-- GIVEN DATA start --

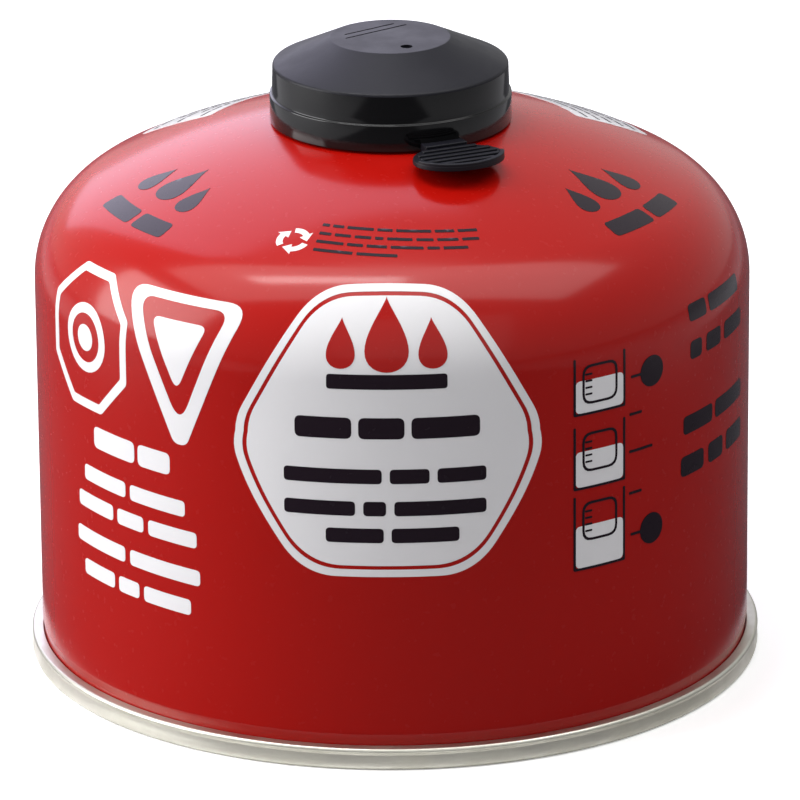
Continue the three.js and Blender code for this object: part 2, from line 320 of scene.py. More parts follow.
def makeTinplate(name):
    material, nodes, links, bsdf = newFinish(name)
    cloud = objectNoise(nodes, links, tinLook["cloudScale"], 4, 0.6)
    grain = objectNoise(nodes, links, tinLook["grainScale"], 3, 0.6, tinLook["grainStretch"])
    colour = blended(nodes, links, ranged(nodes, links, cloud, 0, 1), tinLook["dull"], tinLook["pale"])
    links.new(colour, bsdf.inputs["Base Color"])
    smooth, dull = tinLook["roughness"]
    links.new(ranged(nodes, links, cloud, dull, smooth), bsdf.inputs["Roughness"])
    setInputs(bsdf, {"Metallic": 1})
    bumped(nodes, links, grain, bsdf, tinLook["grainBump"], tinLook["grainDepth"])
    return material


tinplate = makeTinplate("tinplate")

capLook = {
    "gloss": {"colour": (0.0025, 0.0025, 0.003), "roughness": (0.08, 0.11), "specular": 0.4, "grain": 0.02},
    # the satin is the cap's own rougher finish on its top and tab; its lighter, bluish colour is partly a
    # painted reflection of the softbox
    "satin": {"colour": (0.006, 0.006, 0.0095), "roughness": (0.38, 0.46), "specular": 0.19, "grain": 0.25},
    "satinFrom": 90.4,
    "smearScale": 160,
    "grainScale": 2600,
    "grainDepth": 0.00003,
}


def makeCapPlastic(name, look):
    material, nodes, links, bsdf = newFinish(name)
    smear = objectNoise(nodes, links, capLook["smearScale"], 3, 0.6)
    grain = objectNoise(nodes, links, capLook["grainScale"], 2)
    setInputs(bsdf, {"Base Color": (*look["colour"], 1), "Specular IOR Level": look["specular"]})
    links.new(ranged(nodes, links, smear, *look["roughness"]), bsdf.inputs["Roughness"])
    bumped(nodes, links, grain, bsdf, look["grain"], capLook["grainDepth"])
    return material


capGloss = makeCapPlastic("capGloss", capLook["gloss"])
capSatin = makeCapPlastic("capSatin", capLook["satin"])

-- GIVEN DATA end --

THE PROBLEM:
Your task is to repeat every line exactly.

RESULT FOR THIS EXERCISE:
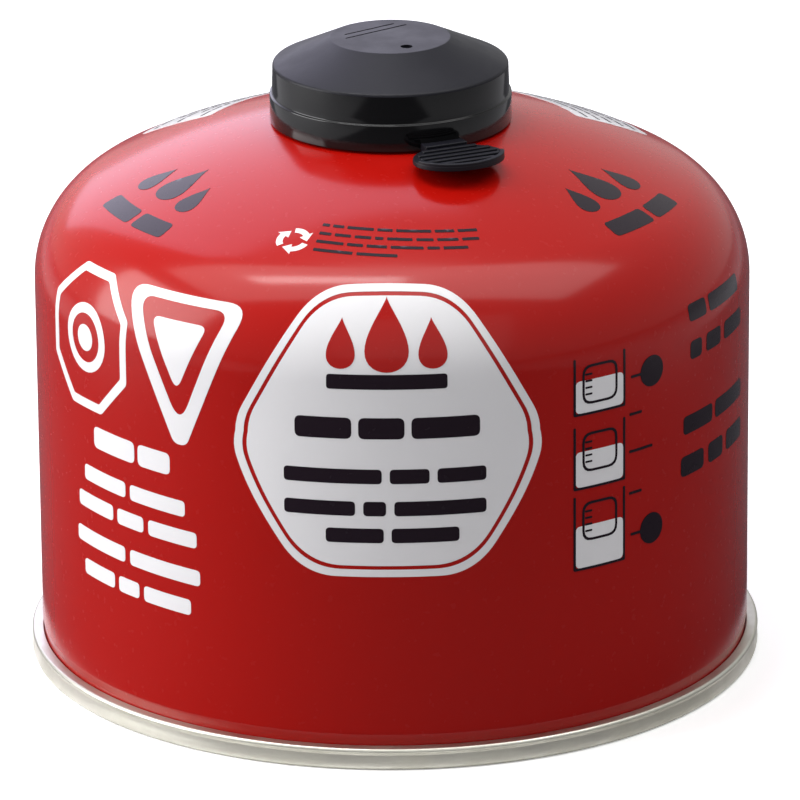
Continue the three.js and Blender code for this object: part 2, from line 320 of scene.py. More parts follow.
def makeTinplate(name):
    material, nodes, links, bsdf = newFinish(name)
    cloud = objectNoise(nodes, links, tinLook["cloudScale"], 4, 0.6)
    grain = objectNoise(nodes, links, tinLook["grainScale"], 3, 0.6, tinLook["grainStretch"])
    colour = blended(nodes, links, ranged(nodes, links, cloud, 0, 1), tinLook["dull"], tinLook["pale"])
    links.new(colour, bsdf.inputs["Base Color"])
    smooth, dull = tinLook["roughness"]
    links.new(ranged(nodes, links, cloud, dull, smooth), bsdf.inputs["Roughness"])
    setInputs(bsdf, {"Metallic": 1})
    bumped(nodes, links, grain, bsdf, tinLook["grainBump"], tinLook["grainDepth"])
    return material


tinplate = makeTinplate("tinplate")

capLook = {
    "gloss": {"colour": (0.0025, 0.0025, 0.003), "roughness": (0.08, 0.11), "specular": 0.4, "grain": 0.02},
    # the satin is the cap's own rougher finish on its top and tab; its lighter, bluish colour is partly a
    # painted reflection of the softbox
    "satin": {"colour": (0.006, 0.006, 0.0095), "roughness": (0.38, 0.46), "specular": 0.19, "grain": 0.25},
    "satinFrom": 90.4,
    "smearScale": 160,
    "grainScale": 2600,
    "grainDepth": 0.00003,
}


def makeCapPlastic(name, look):
    material, nodes, links, bsdf = newFinish(name)
    smear = objectNoise(nodes, links, capLook["smearScale"], 3, 0.6)
    grain = objectNoise(nodes, links, capLook["grainScale"], 2)
    setInputs(bsdf, {"Base Color": (*look["colour"], 1), "Specular IOR Level": look["specular"]})
    links.new(ranged(nodes, links, smear, *look["roughness"]), bsdf.inputs["Roughness"])
    bumped(nodes, links, grain, bsdf, look["grain"], capLook["grainDepth"])
    return material


capGloss = makeCapPlastic("capGloss", capLook["gloss"])
capSatin = makeCapPlastic("capSatin", capLook["satin"])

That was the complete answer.